Violence Against Women


Violence against women (VAW) appears as one of the country’s pervasive social problems. According to the conducted by the Philippine Statistics Authority, 17.5% of Filipino women aged 15-49 have experienced any form of physical, sexual, and emotional violence from their intimate partners. As of 2021, there were 8,399 reported cases of physical violence, 1,791 on rape, and 1,505 on acts of lasciviousness. It is alarming that despite addressing the concern, VAW persists.


VAW is deemed to be closely linked with the unequal power relation between women and men, otherwise known as “gender-based violence.” Societal norms and traditions dictate people think that men are the leaders, pursuers, and providers and take on the dominant roles in society. At the same time, women are the nurturers, men’s companions, and supporters, and they take on subordinate roles in society. This perception leads men to gain more power over women. Hence, VAW becomes a form of men’s expression of control over women to retain power.


As defined by the ), VAW is “any act of gender-based violence that results in or is likely to result in physical, sexual or psychological harm or suffering to women, including threats of such acts, coercion or arbitrary deprivation of liberty, whether occurring in public and private life. Gender-based violence is any violence inflicted on women because of their sex.”


According to Republic Act 9262 or the Anti-Violence Against Women and their Children Act of 2004, VAW is “any act or a series of acts committed by any person against a woman who is his wife, former wife, or against a woman with whom the person has or had a sexual or dating relationship, or with whom he has a common child, or against her child whether legitimate or illegitimate, with or without the family abode, which result in or is likely to result in physical, sexual, psychological harm or suffering, or economic abuse including threats of such acts, battery, assault, coercion, harassment or arbitrary deprivation of liberty.”


VAW includes, but is not limited to, the following acts:

  • Physical violence or the act that includes bodily harm
  • Sexual violence or the act that is sexual in nature, committed against a woman or her child
  • Psychological violence or the act or omission that causes or is likely to cause mental or emotional suffering of the victim
  • Economic abuse or the act that makes or attempts to make a woman financially dependent

In the Philippines, some realities that contribute to the vulnerability of Filipino women to VAW are being accused as “naggers” or neglectful of their duties as a wife that is why they are being beaten by their spouses or being raped due to their “flirtatious” ways; in some instances, filing for sexual harassment is interpreted by her employer as being malicious on the appreciation of her good looks.


Moreover, an even more significant problem is the lack of concrete information to show the extent of VAW in the country, as many cases of violence against women often go unreported due to women victims’ “culture of silence.” Many of the victims are ashamed to relate their experiences.

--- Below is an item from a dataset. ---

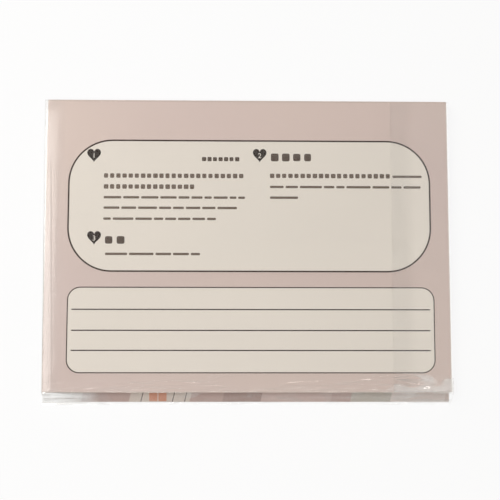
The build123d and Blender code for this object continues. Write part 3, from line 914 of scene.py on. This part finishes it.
# %% Finish of the film
def film_finish(
    name, haze, streak, along, colour=FILM_TINT, face=FACE_MIRROR, corner=0.0, fade=None
):
    """Clear film. face is the share of light that a face sends straight back, corner
    the whiteness of its folded corner, and fade the range where its haze ends."""
    finish, tree = new_finish(name)
    crease = use(tree, film_creases, Haze=haze, Streak=streak, Along=along)
    place = place_in(tree)
    x, y, z = axes(place)
    drawn = noise_node(mapped(place, Scale=(16, 330, 60)), 1.0, Distortion=0.4)
    pucker = spread(maths("ABSOLUTE", minus(drawn, 0.5)), 0.03, 0.0)
    pucker = times(pucker, spread(y, *PUCKERED))
    normal = bump(plus(crease["Height"], times(pucker, 2.0)), 0.012)
    facing = node(tree, "LayerWeight", {"Blend": 0.5, "Normal": normal}).outputs["Facing"]
    glance = times(maths("POWER", facing, 5.0), 1.0 - face)
    rolled = times(spread(x, *ROLLED, 0.0, face * 1.7), spread(y, *ROLL_GROWS, 0.25, 1.0))
    mirror = plus(glance, plus(rolled, face))
    if corner:
        bunched = noise_node(mapped(place, Scale=(60, 500, 900)), 1.0)
        bunched = spread(bunched, 0.35, 0.65, 0.35, 1.0)
        mirror = plus(mirror, times(bunched, spread(x, *FOLDED_CORNER, 0.0, corner)))
    white = plus(crease["Haze"], times(pucker, 0.05))
    if fade:
        white = times(white, spread(x, *fade, 1.0, 0.0))
    else:
        # Painted highlight: white haze along the left edge, on top of the pane lamp's real
        # reflection.
        white = plus(white, spread(x, *PAINTED_LEFT_HIGHLIGHT, 0.0, 0.05))
        # The film bunched along the sealed side towards its right end is whitened in facets:
        # partly the haze of film in layers, partly painted glare.
        facet = mapped(place, Rotation=(0, 0, 0.4), Scale=(50, 150, 70))
        facet = spread(noise_node(facet, 1.0, 1.0, Distortion=0.9), 0.45, 0.56, 0.0, 0.14)
        bunched_haze_and_glare = times(spread(x, *BUNCHED_END), spread(y, *BUNCHED_SEAM))
        bunched_haze_and_glare = times(facet, times(bunched_haze_and_glare, spread(z, *OFF_THE_TABLE)))
        white = plus(white, bunched_haze_and_glare)
        mirror = plus(mirror, times(bunched_haze_and_glare, 0.2))
    total = plus(mirror, white)
    mixed = {"Alpha": maths("MINIMUM", total, 1.0), "Metallic": maths("DIVIDE", mirror, total)}
    feed(tree, Base_Color=colour, Roughness=crease["Roughness"], Normal=normal, **mixed)
    return finish


clear_film = film_finish("clear film", 0.002, 0.008, (10, 160, 60))
side_film = film_finish("clear film at the seam", 0.02, 0.12, (60, 20, 90), corner=0.95)
glue_strip = film_finish(
    "clear glue strip", 0.028, 0.02, (160, 20, 60), GLUE_TINT, face=0.0, fade=GLUE_FADE
)
dress(clear_film, "sleeve_lower_sheet")
dress(glue_strip, "flap_adhesive")

# %% [markdown]
# ## The shape of the film
# Film that is pulled round a card is never flat: it stands off in low ridges
# where it is slack, mostly along the sealed edge, and rolls over the card's
# short edge. A cloth simulation needs far more points than these ridges do,
# so each ridge is written as a line on the card (x and y of its two ends, in
# mm) with a height and a width, and the grid's points are lifted by the sum.

# %% Where the film stands off the card
film_low, film_high = box_mm("sleeve_upper_sheet")
seam_low, seam_high = box_mm("sleeve_seam_side")
end_low, end_high = box_mm("sleeve_end_fold")
flap_low, flap_high = box_mm("sleeve_flap")
fold_low, fold_high = box_mm("sleeve_fold_side")
FILM_T = film_high.z - film_low.z
RIDGES = (
    (-39.4, -62.8, -16.8, -65.4, 0.10, 0.7),
    (-17.0, -65.1, -8.2, -66.3, 0.09, 0.6),
    (-14.1, -64.4, -6.3, -61.8, 0.07, 0.6),
    (-6.6, -61.8, 7.0, -64.3, 0.08, 0.7),
    (10.4, -64.4, 35.3, -63.1, 0.10, 0.7),
    (19.0, -66.9, 44.0, -66.1, 0.07, 0.6),
    (25.6, -63.8, 46.1, -62.8, 0.09, 0.7),
    (44.1, -63.8, 68.9, -61.2, 0.11, 0.7),
    (62.1, -65.6, 74.1, -65.9, 0.12, 0.6),
    (56.0, -67.2, 72.0, -66.9, 0.08, 0.5),
    (74.0, -64.3, 84.6, -63.8, 0.12, 0.8),
    (77.5, -62.8, 96.0, -69.0, 0.10, 0.8),
    (84.3, -67.6, 95.2, -62.8, 0.12, 0.7),
    (96.2, -61.3, 100.0, -65.2, 0.08, 0.6),
    (-90.0, -66.5, -62.0, -67.6, 0.07, 0.7),
    (-62.0, -65.5, -44.0, -66.8, 0.06, 0.6),
    (-98.4, 52.0, -95.6, -66.0, 0.025, 0.32),
    (-94, 70.9, 98, 71.5, 0.035, 0.5),
    (84, -40, 86, 66, 0.08, 1.6),
    (93, -62, 94, 30, 0.04, 1.3),
)
print(len(RIDGES), "ridges in film", round(FILM_T, 3), "mm thick")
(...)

In contrast, others tend to dismiss their ordeal due to their lack of faith in the country’s justice system caused by frustrations over the lack of results in filing complaints.


Several government mechanisms have already been put in place to address VAW. Non-government organizations also take part in this crusade. It is uncertain when this trend will diminish in the Philippine setting, but as long as current efforts to fight VAW are sustained, hope could be set high.


Impacts of VAW


VAW strikes the personhood of women

It does not only affect women’s physical and reproductive health but especially their mental and emotional state. It has caused women to feel ashamed and lose their self-esteem. It threatens women’s personal security.


VAW limits human development

It jeopardizes women’s health and curbs their capacity to participate in social development. Working women’s productivity decreases due to frequent absences resulting from VAW. VAW is responsible for one out of every five healthy days of life lost to women of reproductive age.


VAW further drains the country’s financial resources

The Philippines spent an estimated P6 billion pesos in 2002 to treat VAW survivors. This amount covered the medical treatment of VAW injuries, psychological therapies and programs for survivors, maintenance of shelters, cost of legal and court proceedings to prosecute perpetrators, training costs of service providers, and other indirect social costs to family members of VAW survivors and perpetrators.


VAW is an issue of governance

A state promotes good governance when it makes effective remedies available to eliminate VAW in the homes, communities, and the state.